Hafley, 37, is another bright light considered by scouts to be an inevitable high-profile football general.

Those familiar with Hafley consider him to have all the color and charisma Fleck famously brought to the Broncos. But, intriguingly, they say he brings an equal amount of reserve that tends to fit with a university’s culture. It’s a combination Western might find comfortable, they argue, when his background and coaching style appear to match what a Mid-American Conference school seeks now that Fleck has departed.

Hafley played four years as a wide receiver at Siena College ahead of a career in coaching. After working at Pitt and Rutgers, he moved with Schiano to the NFL as a defensive backfield assistant when Schiano coached Tampa Bay.

Hafley had the same title with the Browns for two seasons before joining San Francisco. Should no head coaching job materialize, scouts say it’s likely Hafley will stick with the 49ers, even as they consider a new head coach following Chip Kelly’s firing. Josh McDaniels, a heavy favorite for the 49ers job, knows Hafley from their years in the business and would be expected to keep Hafley, say NFL sources familiar with both men.

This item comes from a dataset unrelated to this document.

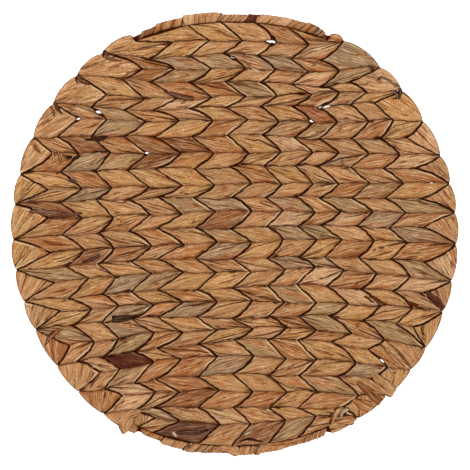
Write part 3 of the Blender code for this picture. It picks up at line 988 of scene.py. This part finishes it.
class Strips:
    """Closed strips of leaf, gathered for one mesh."""

    def __init__(self):
        self.points = []
        self.faces = []
        self.attributes = {"strand": [], "tone": [], "borders": [], "folds": []}
        self.first = 0

    def add(self, shape, flat, levels, strand, under_lane=0.0, **attributes):
        """One strip, from its grid's shape, its points seen from above and their upper and lower levels."""
        count = len(flat)
        self.points += [np.column_stack((flat, level)) for level in levels]
        self.faces.extend(pillow_faces(shape, self.first, self.first + count).tolist())
        self.attributes["strand"] += [strand, strand + (0.0, 0.0, under_lane)]
        for name, values in attributes.items():
            self.attributes[name] += [values, values]
        self.first += 2 * count

    def make_piece(self, name, material):
        attributes = {key: np.concatenate(parts) for key, parts in self.attributes.items()}
        mesh = leaf_mesh(name, np.concatenate(self.points), self.faces, **attributes)
        return add_piece(name, mesh, material)


def make_row(plan, row, strokes, shift, material):
    """One row of strokes as one piece."""
    strips = Strips()
    for number, stroke in strokes:
        dice = random.Random(LEAF_SEED + number)
        pillow = Pillow(plan, stroke, dice)
        levels = (pillow.top, pillow.low)
        strand = pillow.strand()
        tone = np.tile(stroke_tone(pillow.loop, dice), (len(pillow.points), 1))
        borders, folds = pillow.borders()
        folds = np.column_stack((folds, streak_share(tone)))
        strips.add(pillow.shape, pillow.points - shift, levels, strand, UNDER_LANE,
                   tone=tone, borders=borders, folds=folds)
    return strips.make_piece(f"leaf_row_{row + 1:02d}", material)


def smooth_course(path):
    """A smooth curve through a short path of places with widths, at even steps."""
    path = np.array(path, float)
    doubled = np.concatenate((2 * path[:1] - path[1:2], path, 2 * path[-1:] - path[-2:-1]))
    course = []
    for a, b, c, d in zip(doubled, doubled[1:], doubled[2:], doubled[3:]):
        steps = max(3, round(np.linalg.norm((c - b)[:2]) / LOOSE_STEP))
        for t in np.arange(steps) / steps:
            course.append(((2 * b) + (c - a) * t + (2 * a - 5 * b + 4 * c - d) * t**2
                           + (3 * b - a - 3 * c + d) * t**3) / 2)
    course.append(path[-1])
    return np.array(course)


class Surface:
    """The upper side of all the pieces so far, for things that lie on them."""

    def __init__(self, pieces):
        tops = np.array([vertex.co for piece in pieces for vertex in piece.data.vertices])
        tops = tops[tops[:, 2] > BASE_TOP - LOOSE_SINK]
        self.levels = tops[:, 2]
        self.tree = KDTree(len(tops))
        for number, (x, y, _) in enumerate(tops):
            self.tree.insert((x, y, 0.0), number)
        self.tree.balance()

    def level(self, x, y):
        near = self.tree.find_n((x, y, 0.0), LOOSE_NEIGHBOURS)
        return sum(self.levels[number] for _, number, _ in near) / len(near)


def ribbon_levels(surface, flat, shape, swell):
    """Upper and lower levels of a strip that is pressed onto what lies under it."""
    levels = np.array([surface.level(x, y) for x, y in flat]).reshape(shape)
    padded = np.concatenate((levels[:1], levels[:1], levels, levels[-1:], levels[-1:]))
    levels = sum(padded[k : k + shape[0]] for k in range(5)) / 5
    lens = np.sqrt(np.maximum(1 - np.linspace(-1.0, 1.0, shape[1]) ** 2, 0.0))
    end = np.minimum(np.arange(shape[0]), np.arange(shape[0])[::-1])
    rise = swell * MM * lens[None] * np.sqrt(np.minimum(end / LOOSE_END_STEPS, 1.0))[:, None]
    top = np.minimum(levels + rise, LOOSE_TOP)
    return top.ravel(), np.maximum(levels - LOOSE_SINK - rise, 0.0).ravel()


def make_loose_leaf(surface, shift, material):
    """Torn ends, tucks and folds that lie on the weave, each a closed strip."""
    strips = Strips()
    dice = random.Random(LEAF_SEED + 1)
    across = np.linspace(-1.0, 1.0, LOOSE_ROUNDS + 1)
    for name, swell, path in LOOSE_LEAF:
        course = smooth_course([
            ((x - PHOTO_CENTRE[0]) * PHOTO_PIXEL, (PHOTO_CENTRE[1] - y) * PHOTO_PIXEL, width * PHOTO_PIXEL)
            for x, y, width in path
        ])
        runs = np.gradient(course[:, :2], axis=0)
        runs /= np.linalg.norm(runs, axis=1)[:, None]
        sideways = np.column_stack((-runs[:, 1], runs[:, 0]))
        half = course[:, 2] / 2
        flat = course[:, None, :2] + sideways[:, None] * (half[:, None] * across)[:, :, None] - shift
        shape = flat.shape[:2]
        flat = flat.reshape(-1, 2)
        lane = np.full(len(flat), dice.uniform(*LANES))
        along = np.repeat(travelled(course[:, :2]), shape[1])
        strand = np.column_stack((along, np.outer(half, across).ravel(), lane))
        tone = np.tile(screen_to_linear(TONES[name]) * dice.uniform(*LOOSE_BRIGHTNESS), (len(flat), 1))
        # Painted shade: a dark line round each loose bit's edge
        contour = (half[:, None] * (1 - np.abs(across))).ravel() * LOOSE_CONTOUR / MM
        far = np.full(len(flat), FAR / MM)
        strips.add(shape, flat, ribbon_levels(surface, flat, shape, swell), strand, tone=tone,
                   borders=np.column_stack((far, far, far)),
                   folds=np.column_stack((far, contour, streak_share(tone))))
    return strips.make_piece("loose_leaf_ends", material)


def rim_course(name):
    """The rim's middle line from left to right: angles, and the distance travelled along it."""
    first, last = (math.radians(end) for end in RIM_ENDS[name])
    clearance = RIM_END_CLEARANCE / outline_radius(first)
    start, stop = (last, first) if name == "rim_top" else (first, last)
    turn = 1 if stop > start else -1
    start, stop = start + turn * clearance, stop - turn * clearance
    steps = round(abs(stop - start) * outline_radius(start) / RIM_STEP)
    angles = np.linspace(start, stop, steps + 1)
    middles = np.array([polar(a, outline_radius(a) - RIM_WIDTH / 2) for a in angles])
    return angles, middles, travelled(middles)


def list_wraps(name, middles, travel):
    """Each wrap of a rim: start, tone, width share, lean and groove depth."""
    places = np.interp([band[0] * MM for band in RIM_BANDS[name]], middles[:, 0], travel)
    places = np.append(places, travel[-1])
    wraps = []
    dice = random.Random(LEAF_SEED - len(name))
    for band, start, stop in zip(RIM_BANDS[name], places, places[1:]):
        _, tone, width, count, lean, groove = band
        for number in range(count):
            offset = 0 if number == 0 else dice.uniform(-WRAP_SCATTER, WRAP_SCATTER)
            place = start + (stop - start) * (number + offset) / count
            swell = width * (1 + (0 if number == 0 else dice.uniform(-WRAP_SPREAD, WRAP_SPREAD)))
            wraps.append((place, tone, swell, lean, groove * (1 if number == 0 else BAND_GROOVES)))
    return wraps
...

Scouts submit it’s Hafley’s pedigree and past coaching influences that couple with his personality and recruiting aplomb to make him an inevitable Division 1 head coach.

Beauregard and her allies haven’t been tipping hands on who might find a place in Western Michigan’s interview room. The list, Beauregard has said, is likely to be open-ended — even with a recruiting season at full-boil and the Broncos keen on sustaining some football revelry they rather enjoyed in 2016.